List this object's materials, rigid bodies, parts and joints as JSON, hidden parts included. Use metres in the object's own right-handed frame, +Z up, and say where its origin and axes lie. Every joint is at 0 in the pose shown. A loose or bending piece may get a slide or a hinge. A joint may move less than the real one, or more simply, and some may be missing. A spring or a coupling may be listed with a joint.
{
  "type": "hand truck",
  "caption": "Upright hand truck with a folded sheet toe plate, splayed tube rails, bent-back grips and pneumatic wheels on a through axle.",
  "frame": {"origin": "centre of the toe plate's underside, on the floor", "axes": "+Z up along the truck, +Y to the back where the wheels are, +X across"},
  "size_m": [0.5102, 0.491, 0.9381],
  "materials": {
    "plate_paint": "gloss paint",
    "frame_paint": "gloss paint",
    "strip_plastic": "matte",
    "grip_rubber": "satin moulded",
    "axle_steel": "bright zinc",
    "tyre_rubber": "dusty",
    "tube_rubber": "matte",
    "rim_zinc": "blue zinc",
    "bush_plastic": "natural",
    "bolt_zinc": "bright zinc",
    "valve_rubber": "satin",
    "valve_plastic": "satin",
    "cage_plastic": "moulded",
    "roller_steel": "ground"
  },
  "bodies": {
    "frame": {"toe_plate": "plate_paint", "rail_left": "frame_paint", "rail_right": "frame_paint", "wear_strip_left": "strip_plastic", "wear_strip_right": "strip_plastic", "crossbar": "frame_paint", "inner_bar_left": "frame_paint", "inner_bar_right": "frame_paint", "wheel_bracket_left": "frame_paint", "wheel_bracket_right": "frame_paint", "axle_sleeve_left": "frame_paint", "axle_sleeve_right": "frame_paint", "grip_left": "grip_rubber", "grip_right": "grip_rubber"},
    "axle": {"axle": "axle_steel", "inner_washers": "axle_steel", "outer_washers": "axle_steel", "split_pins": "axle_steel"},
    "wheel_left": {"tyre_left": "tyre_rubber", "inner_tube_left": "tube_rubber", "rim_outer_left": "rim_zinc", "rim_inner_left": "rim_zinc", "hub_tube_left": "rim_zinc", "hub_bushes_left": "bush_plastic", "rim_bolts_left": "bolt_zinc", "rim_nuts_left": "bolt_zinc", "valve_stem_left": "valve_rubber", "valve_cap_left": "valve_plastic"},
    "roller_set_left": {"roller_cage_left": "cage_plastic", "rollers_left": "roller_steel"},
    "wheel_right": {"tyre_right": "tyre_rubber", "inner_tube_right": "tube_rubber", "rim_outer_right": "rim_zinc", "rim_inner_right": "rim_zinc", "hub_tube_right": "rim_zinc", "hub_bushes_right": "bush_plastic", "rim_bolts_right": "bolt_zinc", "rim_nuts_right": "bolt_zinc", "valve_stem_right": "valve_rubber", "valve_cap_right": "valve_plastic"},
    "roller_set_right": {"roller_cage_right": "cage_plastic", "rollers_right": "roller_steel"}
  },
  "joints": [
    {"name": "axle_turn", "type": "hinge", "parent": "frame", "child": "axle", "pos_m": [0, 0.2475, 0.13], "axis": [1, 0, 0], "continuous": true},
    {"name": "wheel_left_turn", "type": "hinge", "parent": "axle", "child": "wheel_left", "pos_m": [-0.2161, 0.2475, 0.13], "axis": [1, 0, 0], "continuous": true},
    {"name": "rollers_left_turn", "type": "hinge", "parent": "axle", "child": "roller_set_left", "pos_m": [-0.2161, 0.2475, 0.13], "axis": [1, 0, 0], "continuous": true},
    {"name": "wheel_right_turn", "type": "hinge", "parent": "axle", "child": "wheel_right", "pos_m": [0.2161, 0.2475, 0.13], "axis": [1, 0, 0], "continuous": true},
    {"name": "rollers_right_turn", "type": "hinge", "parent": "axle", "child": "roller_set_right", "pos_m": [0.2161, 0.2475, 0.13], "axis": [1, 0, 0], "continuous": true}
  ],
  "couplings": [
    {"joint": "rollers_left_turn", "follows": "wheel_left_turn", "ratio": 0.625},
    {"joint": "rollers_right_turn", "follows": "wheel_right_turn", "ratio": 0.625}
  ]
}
________________________________________
Job:
Retype all of the material above with every character intact.

Expected output:
List this object's materials, rigid bodies, parts and joints as JSON, hidden parts included. Use metres in the object's own right-handed frame, +Z up, and say where its origin and axes lie. Every joint is at 0 in the pose shown. A loose or bending piece may get a slide or a hinge. A joint may move less than the real one, or more simply, and some may be missing. A spring or a coupling may be listed with a joint.
{
  "type": "hand truck",
  "caption": "Upright hand truck with a folded sheet toe plate, splayed tube rails, bent-back grips and pneumatic wheels on a through axle.",
  "frame": {"origin": "centre of the toe plate's underside, on the floor", "axes": "+Z up along the truck, +Y to the back where the wheels are, +X across"},
  "size_m": [0.5102, 0.491, 0.9381],
  "materials": {
    "plate_paint": "gloss paint",
    "frame_paint": "gloss paint",
    "strip_plastic": "matte",
    "grip_rubber": "satin moulded",
    "axle_steel": "bright zinc",
    "tyre_rubber": "dusty",
    "tube_rubber": "matte",
    "rim_zinc": "blue zinc",
    "bush_plastic": "natural",
    "bolt_zinc": "bright zinc",
    "valve_rubber": "satin",
    "valve_plastic": "satin",
    "cage_plastic": "moulded",
    "roller_steel": "ground"
  },
  "bodies": {
    "frame": {"toe_plate": "plate_paint", "rail_left": "frame_paint", "rail_right": "frame_paint", "wear_strip_left": "strip_plastic", "wear_strip_right": "strip_plastic", "crossbar": "frame_paint", "inner_bar_left": "frame_paint", "inner_bar_right": "frame_paint", "wheel_bracket_left": "frame_paint", "wheel_bracket_right": "frame_paint", "axle_sleeve_left": "frame_paint", "axle_sleeve_right": "frame_paint", "grip_left": "grip_rubber", "grip_right": "grip_rubber"},
    "axle": {"axle": "axle_steel", "inner_washers": "axle_steel", "outer_washers": "axle_steel", "split_pins": "axle_steel"},
    "wheel_left": {"tyre_left": "tyre_rubber", "inner_tube_left": "tube_rubber", "rim_outer_left": "rim_zinc", "rim_inner_left": "rim_zinc", "hub_tube_left": "rim_zinc", "hub_bushes_left": "bush_plastic", "rim_bolts_left": "bolt_zinc", "rim_nuts_left": "bolt_zinc", "valve_stem_left": "valve_rubber", "valve_cap_left": "valve_plastic"},
    "roller_set_left": {"roller_cage_left": "cage_plastic", "rollers_left": "roller_steel"},
    "wheel_right": {"tyre_right": "tyre_rubber", "inner_tube_right": "tube_rubber", "rim_outer_right": "rim_zinc", "rim_inner_right": "rim_zinc", "hub_tube_right": "rim_zinc", "hub_bushes_right": "bush_plastic", "rim_bolts_right": "bolt_zinc", "rim_nuts_right": "bolt_zinc", "valve_stem_right": "valve_rubber", "valve_cap_right": "valve_plastic"},
    "roller_set_right": {"roller_cage_right": "cage_plastic", "rollers_right": "roller_steel"}
  },
  "joints": [
    {"name": "axle_turn", "type": "hinge", "parent": "frame", "child": "axle", "pos_m": [0, 0.2475, 0.13], "axis": [1, 0, 0], "continuous": true},
    {"name": "wheel_left_turn", "type": "hinge", "parent": "axle", "child": "wheel_left", "pos_m": [-0.2161, 0.2475, 0.13], "axis": [1, 0, 0], "continuous": true},
    {"name": "rollers_left_turn", "type": "hinge", "parent": "axle", "child": "roller_set_left", "pos_m": [-0.2161, 0.2475, 0.13], "axis": [1, 0, 0], "continuous": true},
    {"name": "wheel_right_turn", "type": "hinge", "parent": "axle", "child": "wheel_right", "pos_m": [0.2161, 0.2475, 0.13], "axis": [1, 0, 0], "continuous": true},
    {"name": "rollers_right_turn", "type": "hinge", "parent": "axle", "child": "roller_set_right", "pos_m": [0.2161, 0.2475, 0.13], "axis": [1, 0, 0], "continuous": true}
  ],
  "couplings": [
    {"joint": "rollers_left_turn", "follows": "wheel_left_turn", "ratio": 0.625},
    {"joint": "rollers_right_turn", "follows": "wheel_right_turn", "ratio": 0.625}
  ]
}